DOT Compliance Deep Dive
DOT compliance represents both the legal baseline and the liability shield for every school transportation department. Systematic tracking doesn't just prevent violations—it creates the documented evidence of reasonable care that protects districts when incidents occur. Missing records are treated as missing maintenance in court.
| Requirement | What It Covers | Frequency | Documentation Needed | CMMS Automation |
|---|---|---|---|---|
| Annual DOT Inspection | Comprehensive 14-point Federal inspection per FMCSA standards | Every 12 months | Signed inspection form, defect corrections, inspector credentials | Auto-schedule, checklist, correction tracking |
| Driver Pre-Trip (DVIR) | Driver vehicle inspection report before first route | Every operating day | Signed report, defect notation, mechanic sign-off on corrections | Digital form, instant defect routing, sign-off workflow |
| Periodic State Inspection | State-specific safety inspection (varies by state) | Semi-annual or annual | State inspection certificate, defect corrections | State-specific checklists, deadline alerts |
| Emissions Testing | Diesel emissions compliance (where required) | Annual or biennial | Test results, corrective actions for failures | Schedule tracking, result documentation |
| Brake Inspection | Detailed brake system evaluation beyond pre-trip | Per state code (typically every 6 months) | Measurement records, adjustment documentation | Mileage-triggered scheduling, measurement logging |
| Fire Extinguisher | Inspection tag, pressure, accessibility | Monthly check + annual professional service | Monthly inspection log, annual service tag | Monthly PM trigger, annual service scheduling |
Reactive vs. Proactive Fleet Maintenance
The shift from reactive to proactive bus maintenance represents the single biggest opportunity for safety improvement and cost reduction in school transportation operations.
| Metric | Reactive Maintenance | CMMS-Managed PM |
|---|---|---|
| Roadside Breakdowns | 8-12 per year per 75-bus fleet | 2-4 per year—60-70% reduction |
| Average Repair Cost | $4,200 emergency (tow + rush parts + overtime) | $1,400 planned (standard parts + scheduled labor) |
| DOT Inspection Pass Rate | 68-75% first-pass—violations require re-inspection | 90-95% first-pass—fewer violations, lower penalty risk |
| Route Disruptions | 15-25 late routes per year from mechanical failures | 3-5 late routes per year—parents notice the improvement |
| Bus Lifespan | 12-15 years average before excessive maintenance costs | 15-18 years average with data-driven replacement timing |
| Annual Fleet Cost | Unpredictable, budget variance ±30% | Predictable, budget variance ±10% |
| Liability Exposure | High—missing records suggest missing maintenance | Low—complete digital trail demonstrates due diligence |
| Mechanic Productivity | 60% reactive work, 40% planned | 25% reactive, 75% planned—more efficient shop operations |
Implementation Roadmap
Implementing CMMS-based fleet management doesn't require replacing buses or adding staff. Start with your most critical compliance gaps and expand based on results. Schedule a demo to plan your implementation.

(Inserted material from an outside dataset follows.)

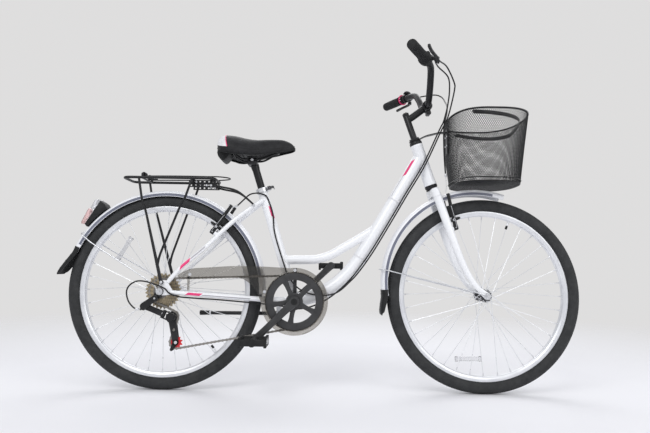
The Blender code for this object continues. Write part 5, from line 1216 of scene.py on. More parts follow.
def make_guard_shield():
    """A thin see-through shield outside the chain, open over the chainring, with a lip over the chain."""
    top_angle = math.degrees(math.acos(-0.0166 / GUARD_RADIUS))
    foot_angle = 180 - math.degrees(math.asin((0.3020 - CRANK_AXLE.z) / GUARD_RADIUS)) - 360
    tail_top = [(point.x, point.z) for point in smooth(in_plane(GUARD_TAIL_TOP), 8)]
    outer = tail_top + arc(CRANK_AXLE, GUARD_RADIUS, top_angle, foot_angle, 110)[:-1] + GUARD_TAIL_FOOT
    shield = plate(outer, -GUARD_Y - GUARD_HALF_THICKNESS, -GUARD_Y + GUARD_HALF_THICKNESS)
    lip_path = [(x, z - 0.0008) for x, z in tail_top[4:]]
    lip_path += arc(CRANK_AXLE, GUARD_RADIUS - 0.0008, top_angle, -75, 80)
    lip = sweep(in_plane(lip_path, -GUARD_Y + 0.0093), bar(0.0098, 0.0008), side=ALONG_Y)
    opening = pin(CRANK_AXLE, -0.07, -0.05, GUARD_INNER_RADIUS, 120)
    shape = cut(unite(shield, lip), opening)
    piece("chain_guard_shield", shape, "smoked_plastic", "main_frame", "chain_guard", angle=40)


def make_chain_guard():
    make_guard_shield()
    bead_path = in_plane(arc(CRANK_AXLE, GUARD_INNER_RADIUS + 0.0012, 0, 360, 120)[:-1], -GUARD_Y)
    piece("chain_guard_bead", sweep(bead_path, circle(0.0016, 10), closed=True), "smoked_plastic", "main_frame")
    strap_low, strap_high = CRANK_AXLE.z + 0.0200, CRANK_AXLE.z + GUARD_RADIUS - 0.0016
    strap_middle = (CRANK_AXLE.x, -0.0378, (strap_low + strap_high) / 2)
    strap = block(strap_middle, (0.0120, 0.0018, strap_high - strap_low))
    piece("chain_guard_strap", strap, "black_paint", "main_frame")
    tail = block((0.088, -0.0538, 0.3535), (0.0080, 0.0016, 0.0470))
    piece("chain_guard_foot", tail, "smoked_plastic", "main_frame")
    heads = [pin((x, -GUARD_Y, z), -0.0008, -0.0024, 0.0056, 24, 0.0007) for x, z in GUARD_SCREWS]
    piece("chain_guard_screws", joined(*heads), "bright_alloy", "main_frame")


# Rear derailleur
LINK_DIRECTION = Vector((0.914, 0, -0.405)).normalized()
LINK_AXIS = Vector((0.405, 0, 0.914)).normalized()
LINK_END = GUIDE_AXLE - LINK_DIRECTION * 0.0245 + ALONG_Y * -0.0655
LINK_START = LINK_END - LINK_DIRECTION * 0.066 + ALONG_Y * -0.0125
LINK_HALF = 0.0100
HANGER_BOLT = Vector((-0.011, 0, 0.305))
CABLE_STOP_TIP = Vector((-0.0560, -0.0868, 0.2675))
STOP_RINGS, STOP_RING_PITCH = 7, 0.0018
SPRING_STOP = GUIDE_AXLE + Vector((0.0135, 0, 0.0040))
CAGE_TAIL = TENSION_AXLE + Vector((-0.0130, 0, -0.0230))
CAGE_PLATES = ((-0.0534, -0.0516), (-0.0404, -0.0386))
PULLEY_TEETH, PULLEY_ROOT, PULLEY_TIP = 10, 0.0160, 0.0222


def ears(centre, reach, inner_y, outer_y):
    """Two rounded lugs, above and below the link, reaching from its pin along the link's direction."""
    made = []
    middle_y = (inner_y + outer_y) / 2
    size = (abs(reach) + 0.012, abs(outer_y - inner_y), 0.0026)
    for up in (-LINK_AXIS, LINK_AXIS):
        middle = centre + LINK_DIRECTION * reach / 2 + up * (LINK_HALF + 0.0018)
        middle.y = middle_y
        made.append(block(middle, size, LINK_DIRECTION, LINK_AXIS, 0.0012))
        foot = Vector((centre.x, middle_y, centre.z))
        made.append(pin(foot, LINK_HALF + 0.0028, LINK_HALF + 0.0040, 0.0036, 16, 0.0003, up))
    return made


def make_derailleur_mount():
    """The hanger, its bolt, the bridge to the link, and the ribbed barrel that the housing ends in."""
    parts = [plate(capsule(REAR_AXLE, 0.0130, HANGER_BOLT, 0.0105), -0.0764, -0.0741, 0.0004)]
    parts.append(pin(HANGER_BOLT, -0.0750, -0.0916, 0.0105, 40, 0.0016))
    parts.append(plate(capsule(HANGER_BOLT, 0.0100, LINK_START, 0.0110), -0.0919, -0.0869, 0.0012))
    start = Vector((LINK_START.x, -0.0894, LINK_START.z))
    run = (CABLE_STOP_TIP - start).normalized()
    parts.append(rod(start, CABLE_STOP_TIP, 0.0030, 20))
    for ring in range(STOP_RINGS):
        at = CABLE_STOP_TIP - run * (0.003 + STOP_RING_PITCH * ring)
        parts.append(pin(at, -0.0006, 0.0006, 0.0038, 12, axis=run))
    parts += ears(LINK_START, 0.0, -0.0720, -0.0880)
    piece("derailleur_mount", joined(*parts), "black_paint", "main_frame", "derailleur_base")
    piece("derailleur_bolt_heads", fastener("mount_screw", HANGER_BOLT, ALONG_Y), "bright_alloy", "main_frame")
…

- Complete inventory of all buses: VIN, year, mileage, engine type, capacity, assigned route
- Import existing maintenance records and inspection history
- Document current PM schedules, DOT inspection status, and known deferred maintenance
- Apply QR asset tags to every bus for mobile access to maintenance history
- Identify top 10 highest-cost buses and top 5 most common failure modes
- Build PM schedules for every bus by mileage, calendar, and engine hour triggers
- Configure digital pre-trip inspection forms with defect severity classification
- Set up DOT annual inspection scheduling with 60-day advance preparation alerts
- Create work order templates for common repairs (brakes, tires, electrical, fluids)
- Establish parts inventory with reorder points for high-turnover items
- Train all drivers on digital pre-trip inspection app (typically 30-minute session)

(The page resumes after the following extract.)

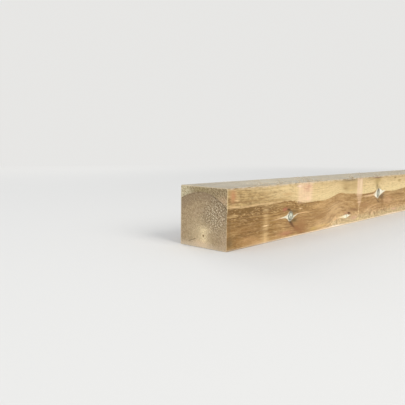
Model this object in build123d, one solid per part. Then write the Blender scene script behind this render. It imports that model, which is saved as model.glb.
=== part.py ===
from build123d import *
import math
import os

# A pine joist sawn from one stem: 100 x 100 mm, 2.4 m long, with the heart of the stem in it.
# Millimetres. +X runs along the joist from the near end to the far end, +Z is up, and the
# origin is the middle of the bottom face. The near end and the -Y side are the ones on show.

# Sawn stock
LENGTH = 2400.0
WIDTH = 100.0
DEPTH = 100.0
LONG_ARRIS_RADIUS = 1.5
END_ARRIS_BEVEL = 0.6

# Pith, the centre of the growth rings: a line that leans a little against the sawn faces
PITH_FROM_SHOW_SIDE = 49.0
PITH_FROM_BOTTOM = 19.5
PITH_LEAN_TO_SHOW_SIDE = 0.1  # degrees
PITH_LEAN_UP = 0.17  # degrees
PITH_PIT_DIAMETER = 2.4
PITH_PIT_DEPTH = 3.0

# Branches: they leave the pith in whorls, and are knots where the saw has cut them off
FIRST_WHORL = 169.0
WHORL_SPACING = 386.0
WHORL_END_MARGIN = 60.0
BRANCHES_IN_WHORL = 3
FIRST_BRANCH_ANGLE = 22.8
WHORL_TURN = 15.9
BRANCH_RISE_ANGLE = 15.0
KNOT_DIAMETERS = (16.0, 17.0, 9.0)

# A single twig between the first two whorls
TWIG_AT = 395.0
TWIG_ANGLE = -2.3
TWIG_DIAMETER = 6.0

# Shrinkage: the groove where the wood lets go of a knot, and the crack across the knot's heart
KNOT_GROOVE_WIDTH = 0.8
KNOT_GROOVE_DEPTH = 0.6
KNOT_CRACK_MARGIN = 1.2
KNOT_CRACK_WIDTH = 0.7
KNOT_CRACK_DEPTH = 3.0

# Drying check on the near end, on a ray from the pith that points down and away from the show side
END_CHECK_ANGLE = 20.0
END_CHECK_START = 17.0
END_CHECK_LENGTH = 17.7
END_CHECK_WIDTH = 0.6
END_CHECK_DEPTH = 8.0

# How far each cutting shape starts outside the wood
CUTTER_PROUD = 2.0


def sawn_blank():
    """The stick as it leaves the saw: a square prism with its long arrises eased and its ends bevelled."""
    stick = Pos(0, 0, DEPTH / 2) * Box(LENGTH, WIDTH, DEPTH)
    stick = fillet(stick.edges().filter_by(Axis.X), LONG_ARRIS_RADIUS)
    near_end, far_end = stick.faces().filter_by(Axis.X).sort_by(Axis.X)
    return chamfer(near_end.edges() + far_end.edges(), END_ARRIS_BEVEL)


def skin(thickness):
    """The outer layer of the stick, of that thickness, which keeps a cut to an even depth."""
    outside = Box(LENGTH + 2 * CUTTER_PROUD, WIDTH + 2 * CUTTER_PROUD, DEPTH + 2 * CUTTER_PROUD)
    core = Box(LENGTH - 2 * thickness, WIDTH - 2 * thickness, DEPTH - 2 * thickness)
    return Pos(0, 0, DEPTH / 2) * (outside - core)


def pith_at(along):
    """The point of the pith line at a distance along the joist from its near end."""
    towards_show_side = along * math.tan(math.radians(PITH_LEAN_TO_SHOW_SIDE))
    upwards = along * math.tan(math.radians(PITH_LEAN_UP))
    return Vector(
        along - LENGTH / 2,
        PITH_FROM_SHOW_SIDE - WIDTH / 2 - towards_show_side,
        PITH_FROM_BOTTOM + upwards,
    )


def branches():
    """Each branch as (distance along, angle round the pith, knot diameter); angle 0 faces the show side."""
    found = [(TWIG_AT, TWIG_ANGLE, TWIG_DIAMETER)]
    whorls = 1 + int((LENGTH - WHORL_END_MARGIN - FIRST_WHORL) / WHORL_SPACING)
    for whorl in range(whorls):
        along = FIRST_WHORL + whorl * WHORL_SPACING
        for branch in range(BRANCHES_IN_WHORL):
            angle = FIRST_BRANCH_ANGLE + whorl * WHORL_TURN + branch * 360 / BRANCHES_IN_WHORL
            diameter = KNOT_DIAMETERS[(whorl + branch) % len(KNOT_DIAMETERS)]
            found.append((along, angle, diameter))
    return found


def branch_direction(angle):
    """The way that a branch grows: outwards at its angle round the pith, and on towards the far end."""
    rise = math.radians(BRANCH_RISE_ANGLE)
    turn = math.radians(angle)
    return Vector(math.sin(rise), -math.cos(rise) * math.cos(turn), math.cos(rise) * math.sin(turn))


def reach_to_face(start, direction):
    """How far a branch grows from the pith before it reaches a sawn face."""
    side = math.copysign(WIDTH / 2, direction.Y) - start.Y
    top_or_bottom = (DEPTH if direction.Z > 0 else 0) - start.Z
    return 1 / max(direction.Y / side, direction.Z / top_or_bottom)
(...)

- Train mechanics on work order management, time tracking, and parts usage logging
- Establish defect escalation procedures: which issues ground a bus, which can wait
- Run parallel process—paper and digital—for 2 weeks to build confidence
- Configure dashboards for transportation director and shop foreman
- Analyze per-bus maintenance cost trends to identify replacement candidates
- Track breakdown frequency and root causes to refine PM intervals
- Generate monthly fleet health reports for administration
- Benchmark DOT inspection pass rates and route reliability metrics
- Use failure data to negotiate better warranty terms on new bus purchases
Measuring Fleet Maintenance ROI
Track these metrics to quantify the value of your fleet maintenance program and justify expansion to administration and school board.
Track in-service mechanical failures before and after CMMS implementation. Target: 40-60% reduction in year one. Each prevented breakdown saves $4,200 in direct costs plus immeasurable safety value.
Measure first-pass rate on annual DOT inspections. Target: 90%+ first-pass (up from 68-75% industry average). Each failed inspection costs $400-800 in re-inspection fees plus mechanic time.
Count routes completed on-time vs. delayed by mechanical issues. Target: 99%+ on-time completion. Parent satisfaction correlates directly with transportation reliability.
Calculate total maintenance cost divided by fleet miles. Target: 15-20% reduction from baseline. Industry benchmark for well-maintained fleets is $0.22-0.28 per mile.
Track percentage of scheduled PMs completed on time. Target: 95%+ completion rate. Below 85% indicates scheduling or staffing issues requiring attention.
Measure percentage of buses available for service each day. Target: 95%+ daily availability. Track which buses spend the most days out of service to identify replacement candidates.